Stamp duty is a one-time fee that applies when you buy mutual fund units, much like how a small tax gets applied when you purchase a home except no one’s handing you a set of keys. It's a fee levied on every new mutual fund investment, whether in equity funds, debt funds, or ETFs. In a nutshell, it's the government's little way of saying,  We see you investing!  But don’t worry; it’s a very small amount (0.005% on the purchase value).

If you're wondering,  How does this affect you in the long run? here’s the scoop, the impact is generally negligible for long-term investors but can feel a little more significant for short-term traders, especially if you're switching funds or redeeming within a month. In fact, a redemption within 30 days can really hurt your returns. But hey, don’t sweat it this is more of a tiny bump in your financial journey than a major roadblock.

How Much Stamp Duty charged on Mutual Funds?

The stamp duty rate on mutual fund purchases is 0.005%. For example, on an investment of ₹10,00,000, the stamp duty will be just ₹50. Yes, you read that right. A mere ₹50 for such a massive investment practically a  rounding error  in your overall investment portfolio. You’ll hardly notice the difference!

Now, if you're transferring mutual fund units between two Demat accounts, that will attract a 0.015% stamp duty. Again, not a huge deal, but it’s something to keep in mind for those super-organized investors who like to shuffle their assets around like a deck of cards.

Where Does the Stamp Duty Apply?

Stamp duty applies to:

  • Lump-Sum Investments into mutual funds
  • Systematic Investment Plans (SIPs)
  • Systematic Transfer Plans (STPs)
  • Dividend Reinvestment Transactions

However, don’t worry about this fee when you’re redeeming or selling units just the purchase or transfer of fresh units. It's basically an entry load without the stress of big upfront charges.

How Stamp Duty Works?

For those of you considering dividend reinvestment plans (DRIPs), here’s a fun twist: the stamp duty applies only to the dividend amount after TDS (Tax Deducted at Source) has been deducted. So when you reinvest your dividends into the fund, the government takes a small cut before your fresh units are issued. It’s like an  invisible tax  on the dividends you never physically receive.
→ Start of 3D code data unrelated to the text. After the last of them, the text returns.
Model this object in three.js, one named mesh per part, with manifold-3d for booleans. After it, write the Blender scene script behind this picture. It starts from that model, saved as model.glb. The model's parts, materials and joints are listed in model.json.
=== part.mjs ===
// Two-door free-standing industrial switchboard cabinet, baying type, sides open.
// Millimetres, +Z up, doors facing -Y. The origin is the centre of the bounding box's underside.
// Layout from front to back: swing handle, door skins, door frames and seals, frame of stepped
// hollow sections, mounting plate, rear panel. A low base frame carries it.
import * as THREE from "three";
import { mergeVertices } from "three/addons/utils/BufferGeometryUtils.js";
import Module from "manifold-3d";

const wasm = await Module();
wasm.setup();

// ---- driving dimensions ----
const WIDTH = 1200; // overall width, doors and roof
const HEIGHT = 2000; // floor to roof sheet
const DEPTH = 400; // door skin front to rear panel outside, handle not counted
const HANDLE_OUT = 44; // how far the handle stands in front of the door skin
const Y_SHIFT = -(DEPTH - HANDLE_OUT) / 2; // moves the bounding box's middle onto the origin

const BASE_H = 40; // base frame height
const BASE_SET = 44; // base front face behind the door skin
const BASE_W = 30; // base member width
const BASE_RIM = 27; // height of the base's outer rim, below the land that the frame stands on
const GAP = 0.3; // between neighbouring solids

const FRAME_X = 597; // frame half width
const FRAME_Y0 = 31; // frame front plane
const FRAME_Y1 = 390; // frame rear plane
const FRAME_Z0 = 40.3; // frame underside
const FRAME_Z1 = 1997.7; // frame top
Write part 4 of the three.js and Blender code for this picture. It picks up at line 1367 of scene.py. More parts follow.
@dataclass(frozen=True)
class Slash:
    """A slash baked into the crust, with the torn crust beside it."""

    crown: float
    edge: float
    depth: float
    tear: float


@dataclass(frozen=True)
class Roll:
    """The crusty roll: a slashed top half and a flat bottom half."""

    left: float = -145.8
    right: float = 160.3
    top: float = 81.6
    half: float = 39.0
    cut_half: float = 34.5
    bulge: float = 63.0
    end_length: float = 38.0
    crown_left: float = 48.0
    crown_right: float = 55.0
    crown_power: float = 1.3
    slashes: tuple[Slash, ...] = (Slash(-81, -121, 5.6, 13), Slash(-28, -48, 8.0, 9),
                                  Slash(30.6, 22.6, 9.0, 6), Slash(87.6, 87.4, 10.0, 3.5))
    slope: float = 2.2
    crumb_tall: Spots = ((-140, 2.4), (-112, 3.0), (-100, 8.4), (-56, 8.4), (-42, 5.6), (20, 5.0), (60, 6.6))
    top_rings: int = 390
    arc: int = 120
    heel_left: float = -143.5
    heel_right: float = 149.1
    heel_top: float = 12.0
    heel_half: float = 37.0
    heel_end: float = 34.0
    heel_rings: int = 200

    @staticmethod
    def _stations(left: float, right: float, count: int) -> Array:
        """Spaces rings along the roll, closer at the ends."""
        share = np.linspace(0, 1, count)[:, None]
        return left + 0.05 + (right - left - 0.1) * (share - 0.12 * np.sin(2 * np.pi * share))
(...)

Impact of Stamp Duty on Investments

While it’s true that this stamp duty can add a tiny bump to your initial investment, don’t panic. It won’t throw off your entire strategy. A small fee is often worth the long-term growth potential of mutual funds.

Here’s an example:
Let’s say you’re investing ₹10,00,000 in a mutual fund at NAV of ₹10. Your stamp duty would be ₹50. So, instead of ₹10,00,000, your effective investment amount will be ₹9,99,950. Your NAV will still be the same, and you’ll be allocated 99,995 units instead of 100,000. That’s the cost of convenience.
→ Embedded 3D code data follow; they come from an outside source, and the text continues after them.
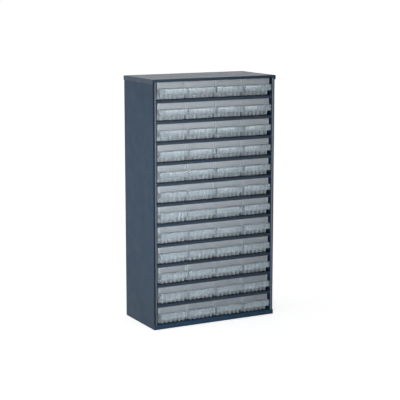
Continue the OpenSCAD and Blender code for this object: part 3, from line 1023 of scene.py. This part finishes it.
def lamp(name, location, target, size, spread, power):
    """A soft box of a width and a height, which faces a point and spreads over an angle."""
    data = bpy.data.lights.new(name, "AREA")
    data.shape = "RECTANGLE"
    data.size, data.size_y = size
    data.spread = np.radians(spread)
    data.energy = power
    thing = bpy.data.objects.new(name, data)
    bpy.context.scene.collection.objects.link(thing)
    thing.location = location
    look_at(thing, target)
    thing.visible_camera = False


class CABINET_PT_pieces(bpy.types.Panel):
    """Lists the pieces of the cabinet"""

    bl_idname = "CABINET_PT_pieces"
    bl_label = "Parts Bin Cabinet"
    bl_space_type = "VIEW_3D"
    bl_region_type = "UI"
    bl_category = "Cabinet"

    def draw(self, context):
        column = self.layout.column(align=True)
        for operator in OPERATORS:
            column.operator(operator.bl_idname)
        for owner in SETTINGS:
            box = self.layout.box()
            group = getattr(context.scene, owner)
            for key in group.bl_rna.properties.keys():
                if key not in {"rna_type", "name"}:
                    box.prop(group, key)


SETTINGS = {
    "bin_cabinet_drawer": DrawerSizes,
    "bin_cabinet_plastic": PlasticFinish,
    "bin_cabinet_steel": SteelFinish,
    "bin_cabinet_stage": StageLight,
}
OPERATORS = (
    CABINET_OT_set_stage,
    CABINET_OT_paint_sides,
    CABINET_OT_paint_cap,
    CABINET_OT_paint_base,
    CABINET_OT_paint_back,
    CABINET_OT_paint_uprights,
    CABINET_OT_paint_shelves,
    CABINET_OT_paint_ridges,
    CABINET_OT_mould_drawers,
)
CLASSES = (*SETTINGS.values(), *OPERATORS, CABINET_PT_pieces)


def register():
    for each in CLASSES:
        bpy.utils.register_class(each)
    for owner, group in SETTINGS.items():
        setattr(bpy.types.Scene, owner, bpy.props.PointerProperty(type=group))


def unregister():
    for owner in SETTINGS:
        delattr(bpy.types.Scene, owner)
    for each in reversed(CLASSES):
        bpy.utils.unregister_class(each)


def main():
    register()
    for operator in OPERATORS:
        group, name = operator.bl_idname.split(".")
        getattr(getattr(bpy.ops, group), name)()
    bpy.context.view_layer.update()


if __name__ == "__main__":
    main()
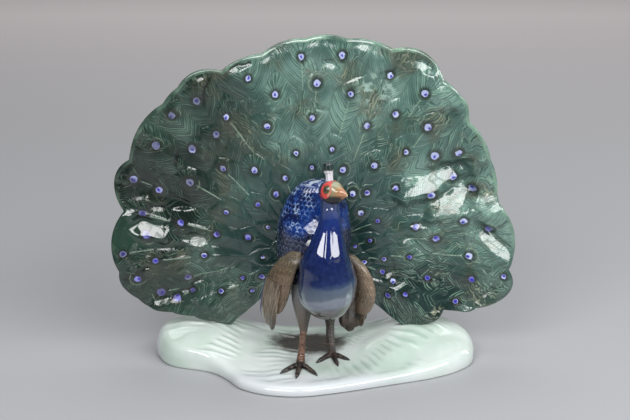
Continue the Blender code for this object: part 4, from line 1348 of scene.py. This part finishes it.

But what’s important here? That tiny ₹50 charge is not going to ruin your investment future. Let’s put it this way it’s not going to send your portfolio into a tailspin.

Mutual Fund Charges You must Know About

Apart from the stamp duty, there are a few other charges you might run into when investing in mutual funds:

  • Expense Ratio: This is the charge for managing your investments. It’s how fund managers keep the lights on.
  • Transaction/Service Fee: Some platforms might charge particular percentage of amount as a Transaction / Service fee this is totally up to the flatform.
  • Exit Load: If you decide to redeem your units before a certain time period, the charge which you might have to pay is called an exit load, which will reduce your returns.
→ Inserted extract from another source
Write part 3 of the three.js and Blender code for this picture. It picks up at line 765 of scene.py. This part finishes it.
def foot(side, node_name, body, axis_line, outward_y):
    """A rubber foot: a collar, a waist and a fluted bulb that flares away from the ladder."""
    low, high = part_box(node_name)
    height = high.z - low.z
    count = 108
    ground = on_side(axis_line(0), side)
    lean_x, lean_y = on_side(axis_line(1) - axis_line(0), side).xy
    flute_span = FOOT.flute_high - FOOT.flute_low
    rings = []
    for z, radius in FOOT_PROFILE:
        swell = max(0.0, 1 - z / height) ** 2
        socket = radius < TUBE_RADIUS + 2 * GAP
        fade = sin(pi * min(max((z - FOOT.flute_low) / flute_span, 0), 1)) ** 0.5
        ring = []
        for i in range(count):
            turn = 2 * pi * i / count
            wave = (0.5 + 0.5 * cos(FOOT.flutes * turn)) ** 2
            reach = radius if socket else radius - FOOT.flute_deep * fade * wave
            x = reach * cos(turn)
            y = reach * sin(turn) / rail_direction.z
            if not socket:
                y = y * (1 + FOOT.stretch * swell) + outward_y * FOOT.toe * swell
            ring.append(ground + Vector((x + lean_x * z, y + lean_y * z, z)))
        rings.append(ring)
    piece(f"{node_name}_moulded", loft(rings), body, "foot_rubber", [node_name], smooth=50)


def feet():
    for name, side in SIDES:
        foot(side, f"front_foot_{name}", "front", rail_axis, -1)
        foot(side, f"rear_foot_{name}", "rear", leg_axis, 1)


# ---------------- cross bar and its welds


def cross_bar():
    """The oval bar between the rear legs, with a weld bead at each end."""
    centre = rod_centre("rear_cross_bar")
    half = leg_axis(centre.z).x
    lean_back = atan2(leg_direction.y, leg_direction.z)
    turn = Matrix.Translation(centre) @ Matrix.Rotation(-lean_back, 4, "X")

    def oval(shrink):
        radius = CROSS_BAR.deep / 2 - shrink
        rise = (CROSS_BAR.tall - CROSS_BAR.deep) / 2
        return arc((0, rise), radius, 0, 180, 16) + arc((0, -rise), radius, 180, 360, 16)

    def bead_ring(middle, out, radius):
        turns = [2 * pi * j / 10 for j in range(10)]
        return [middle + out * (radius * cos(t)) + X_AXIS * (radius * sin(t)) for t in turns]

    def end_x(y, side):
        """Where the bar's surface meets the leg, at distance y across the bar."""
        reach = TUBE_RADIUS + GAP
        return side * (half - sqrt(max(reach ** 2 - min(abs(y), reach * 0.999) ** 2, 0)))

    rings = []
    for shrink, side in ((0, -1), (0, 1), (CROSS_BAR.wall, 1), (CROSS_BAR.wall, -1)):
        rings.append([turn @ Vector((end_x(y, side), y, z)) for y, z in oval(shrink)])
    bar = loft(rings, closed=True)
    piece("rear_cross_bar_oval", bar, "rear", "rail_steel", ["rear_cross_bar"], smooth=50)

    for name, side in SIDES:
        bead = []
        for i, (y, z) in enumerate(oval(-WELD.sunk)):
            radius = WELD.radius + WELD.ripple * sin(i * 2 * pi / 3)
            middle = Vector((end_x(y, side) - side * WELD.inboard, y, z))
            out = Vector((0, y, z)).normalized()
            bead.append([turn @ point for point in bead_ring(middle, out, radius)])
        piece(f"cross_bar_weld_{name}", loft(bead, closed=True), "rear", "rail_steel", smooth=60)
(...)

So, the stamp duty is just one piece of the puzzle, and it’s barely noticeable compared to some of the other charges in the mutual fund world. Just be aware of them, but don’t let them freak you out.

Conclusion

When it comes to mutual fund investments, stamp duty is a relatively small fee but it’s a charge that’s started on July 1, 2020. The good news is that it’s barely noticeable in the grand scheme of things. While it might feel like a buzzkill, especially if you're looking for a reason to get frustrated, in the long run, the growth potential of mutual funds is worth the teeny-tiny cost.

So go ahead, keep investing, stay calm, and let that stamp duty roll off your back like a small raindrop on your shiny new financial umbrella.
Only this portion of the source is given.